Inside 280 Bakery, Reykjavík’s New Daily Ritual

280 Bakery feels like a place built around a simple idea: good bread, good coffee, and the craft of baking made visible.

Located on Klapparstígur 37 in downtown Reykjavík, the bakery serves sourdough bread, pastries, sandwiches, and specialty coffee, all made on-site. It opened in October 2025 in the former home of Aðalvídeóleigan, giving a familiar Reykjavík address a new purpose. The project was founded by baker Ari Hermannsson together with Hafsteinn Júlíusson and Karítas Sveinsdóttir of HAF Studio.

What makes 280 stand out is not only the product, but the way the space is arranged around it.
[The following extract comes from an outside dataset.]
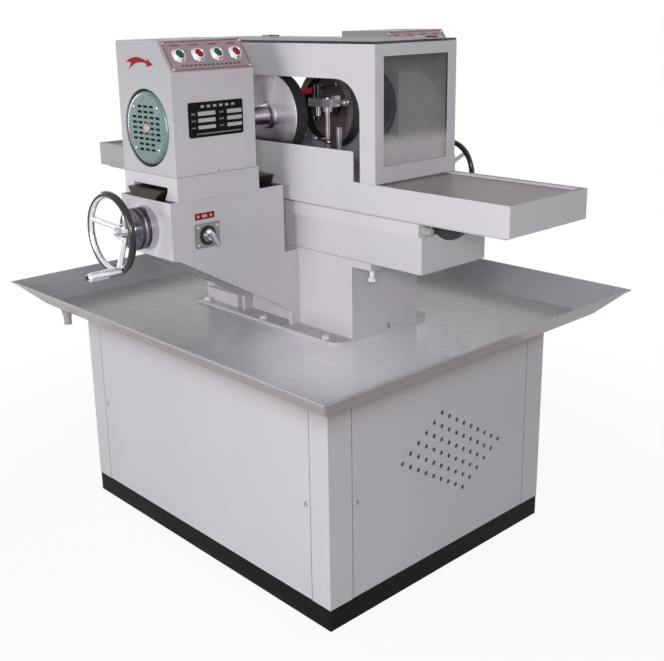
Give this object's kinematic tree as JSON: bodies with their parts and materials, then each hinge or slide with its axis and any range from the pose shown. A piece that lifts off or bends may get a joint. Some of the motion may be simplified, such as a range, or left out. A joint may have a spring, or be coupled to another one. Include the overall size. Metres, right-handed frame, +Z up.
{
  "type": "double-end wet face grinder",
  "caption": "Free-standing wet face grinder with opposed cup wheels on hand-fed heads, a sliding guarded table with a clamp fixture, a drip tray and a panelled cabinet.",
  "frame": {"origin": "centre of the base on the floor, under the crossing of the spindle line and the table travel", "axes": "+X along the table travel towards the vented end panel, +Y along the spindles towards the far head, +Z up"},
  "size_m": [1.411, 1.246, 1.185],
  "materials": {
    "painted_grey": "smooth satin enamel",
    "painted_cabinet": "smooth satin enamel",
    "painted_black": "semi-gloss enamel",
    "hammered_teal": "semi-gloss enamel",
    "machine_iron": "ground",
    "bright_steel": "turned",
    "polished_chrome": "polished",
    "wheel_metal": "spun, with an abrasive rim",
    "smoked_acrylic": "smoked, glossy",
    "clear_acrylic": "clear, glossy",
    "red_plastic": "glossy",
    "green_plastic": "glossy",
    "panel_plate": "printed, satin",
    "black_plate": "anodised black"
  },
  "bodies": {
    "machine_base": {"plinth": "painted_black", "cabinet_frame": "painted_grey", "front_panel": "painted_grey", "rear_panel": "painted_grey", "vent_panel": "painted_cabinet", "side_panel": "painted_cabinet", "panel_screws": "bright_steel", "drip_tray": "painted_cabinet", "bed_casting": "painted_grey", "guide_rails": "bright_steel", "near_arm": "painted_grey", "far_arm": "painted_grey", "foot_bolts": "bright_steel", "dial_flanges": "machine_iron", "switch_plate": "machine_iron", "feed_motor": "machine_iron", "coolant_tank": "painted_cabinet", "coolant_pump": "machine_iron", "control_box": "painted_cabinet"},
    "table": {"work_table": "painted_grey", "feed_rack": "bright_steel", "guard_box": "painted_grey", "guard_windows": "clear_acrylic", "splash_boards": "painted_grey", "fixture_base": "machine_iron", "fixture_clamp": "bright_steel"},
    "lid": {"guard_lid": "smoked_acrylic"},
    "clamp_handle": {"clamp_lever": "red_plastic"},
    "switch_handle": {"switch_lever": "polished_chrome"},
    "pinion": {"feed_pinion": "bright_steel"},
    "near_head": {"near_slide": "painted_grey", "near_housing": "painted_grey", "near_motor": "machine_iron", "near_cowl": "hammered_teal", "near_button_plate": "panel_plate", "name_plate": "black_plate"},
    "near_rotor": {"near_spindle": "bright_steel", "near_cup_wheel": "wheel_metal", "near_fan": "machine_iron"},
    "near_feed_wheel": {"near_handwheel": "polished_chrome"},
    "near_crank": {"near_grip": "polished_chrome"},
    "near_push_1": {"near_button_1": "green_plastic"},
    "near_push_2": {"near_button_2": "red_plastic"},
    "near_push_3": {"near_button_3": "green_plastic"},
    "near_push_4": {"near_button_4": "red_plastic"},
    "far_head": {"far_slide": "painted_grey", "far_housing": "painted_grey", "far_motor": "machine_iron", "far_cowl": "hammered_teal", "far_button_plate": "panel_plate"},
    "far_rotor": {"far_spindle": "bright_steel", "far_cup_wheel": "wheel_metal", "far_fan": "machine_iron"},
    "far_feed_wheel": {"far_handwheel": "polished_chrome"},
    "far_crank": {"far_grip": "polished_chrome"},
    "far_push_1": {"far_button_1": "green_plastic"},
    "far_push_2": {"far_button_2": "red_plastic"},
    "far_push_3": {"far_button_3": "green_plastic"},
    "far_push_4": {"far_button_4": "red_plastic"}
  },
  "joints": [
    {"name": "near_feed_turn", "type": "hinge", "parent": "machine_base", "child": "near_feed_wheel", "pos_m": [0, -0.5, 0.805], "axis": [0, 1, 0], "range_deg": [-350, 3230]},
    {"name": "near_head_slide", "type": "slide", "parent": "machine_base", "child": "near_head", "axis": [0, 1, 0], "range_m": [-0.004, 0.036]},
    {"name": "near_crank_turn", "type": "hinge", "parent": "near_feed_wheel", "child": "near_crank", "pos_m": [0.03803, -0.58, 0.73348], "axis": [0, 1, 0], "continuous": true},
    {"name": "near_spindle_turn", "type": "hinge", "parent": "near_head", "child": "near_rotor", "pos_m": [0, -0.3, 1.01], "axis": [0, 1, 0], "continuous": true},
    {"name": "near_push_1_press", "type": "slide", "parent": "near_head", "child": "near_push_1", "axis": [-0.8155, 0, -0.5787], "range_m": [0, 0.003], "stiffness_N_per_m": 300},
    {"name": "near_push_2_press", "type": "slide", "parent": "near_head", "child": "near_push_2", "axis": [-0.8155, 0, -0.5787], "range_m": [0, 0.003], "stiffness_N_per_m": 300},
    {"name": "near_push_3_press", "type": "slide", "parent": "near_head", "child": "near_push_3", "axis": [-0.8155, 0, -0.5787], "range_m": [0, 0.003], "stiffness_N_per_m": 300},
    {"name": "near_push_4_press", "type": "slide", "parent": "near_head", "child": "near_push_4", "axis": [-0.8155, 0, -0.5787], "range_m": [0, 0.003], "stiffness_N_per_m": 300},
    {"name": "far_feed_turn", "type": "hinge", "parent": "machine_base", "child": "far_feed_wheel", "pos_m": [0, 0.5, 0.805], "axis": [0, -1, 0], "range_deg": [-350, 3230]},
    {"name": "far_head_slide", "type": "slide", "parent": "machine_base", "child": "far_head", "axis": [0, -1, 0], "range_m": [-0.004, 0.036]},
    {"name": "far_crank_turn", "type": "hinge", "parent": "far_feed_wheel", "child": "far_crank", "pos_m": [0.03803, 0.58, 0.73348], "axis": [0, -1, 0], "continuous": true},
    {"name": "far_spindle_turn", "type": "hinge", "parent": "far_head", "child": "far_rotor", "pos_m": [0, 0.3, 1.01], "axis": [0, -1, 0], "continuous": true},
    {"name": "far_push_1_press", "type": "slide", "parent": "far_head", "child": "far_push_1", "axis": [-0.8155, 0, -0.5787], "range_m": [0, 0.003], "stiffness_N_per_m": 300},
    {"name": "far_push_2_press", "type": "slide", "parent": "far_head", "child": "far_push_2", "axis": [-0.8155, 0, -0.5787], "range_m": [0, 0.003], "stiffness_N_per_m": 300},
    {"name": "far_push_3_press", "type": "slide", "parent": "far_head", "child": "far_push_3", "axis": [-0.8155, 0, -0.5787], "range_m": [0, 0.003], "stiffness_N_per_m": 300},
    {"name": "far_push_4_press", "type": "slide", "parent": "far_head", "child": "far_push_4", "axis": [-0.8155, 0, -0.5787], "range_m": [0, 0.003], "stiffness_N_per_m": 300},
    {"name": "table_slide", "type": "slide", "parent": "machine_base", "child": "table", "axis": [1, 0, 0], "range_m": [-0.2, 0.2]},
    {"name": "pinion_turn", "type": "hinge", "parent": "machine_base", "child": "pinion", "pos_m": [0, 0, 0.773], "axis": [0, 1, 0], "range_deg": [-320, 320]},
    {"name": "lid_hinge", "type": "hinge", "parent": "table", "child": "lid", "pos_m": [0, 0.132, 1.173], "axis": [-1, 0, 0], "range_deg": [0, 95]},
    {"name": "clamp_turn", "type": "hinge", "parent": "table", "child": "clamp_handle", "pos_m": [0.054, 0, 1.03], "axis": [0, 0, 1], "range_deg": [-180, 180]},
    {"name": "switch_turn", "type": "hinge", "parent": "machine_base", "child": "switch_handle", "pos_m": [0.1, -0.361, 0.787], "axis": [1, 0, 0], "range_deg": [0, 90]}
  ],
  "couplings": [
    {"joint": "near_head_slide", "follows": "near_feed_turn", "m_per_rad": 0.00063662},
    {"joint": "far_head_slide", "follows": "far_feed_turn", "m_per_rad": 0.00063662},
    {"joint": "pinion_turn", "follows": "table_slide", "rad_per_m": 27.778}
  ]
}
The oven is placed at the front of the room, with the production area visible to customers. Instead of separating the making from the buying, the bakery lets the process become part of the experience. You see the work behind the bread: the movement, the heat, the timing, the repetition.

That decision gives the place its character. It does not feel like a café with baking as a backdrop. It feels like a bakery first. The design supports the work rather than distracting from it, with materials that Ari has described as carrying a certain nostalgia: terrazzo flooring, smoked oak, and glazed tiles.

The name also comes directly from the craft. 280 is not a postcode or a house number; it refers to the temperature used to bake the sourdough bread, 280°C. It is a simple piece of identity, but it works because it belongs to the process. The branding is not separate from the bakery. It comes from the bakery.

The menu reflects the same balance between familiarity and something slightly more considered. 280 describes its baking as inspired by Icelandic, Scandinavian, French, and Italian traditions. On a normal day, that can mean sourdough loaves, Danish rye bread, Swedish-style buns, croissants, cornetto, sandwiches, pastries, espresso, and filter coffee. The offering is practical enough for everyday use, but still has the feeling of a place that cares about details.

What makes 280 interesting is how naturally everything connects. The food, the space, the branding, and the location all feel considered, but not overworked. It has a clear point of view without needing to explain itself too much.

Its value is built through consistency: good bread, good coffee, a room that feels right, and a reason to return. Over time, those details become more than the sum of their parts. They turn a bakery into a place people recognise, use, and attach meaning to.

280 shows how strong a hospitality concept can be when craft and atmosphere are treated with equal care. It feels rooted in Reykjavík, but not confined by it.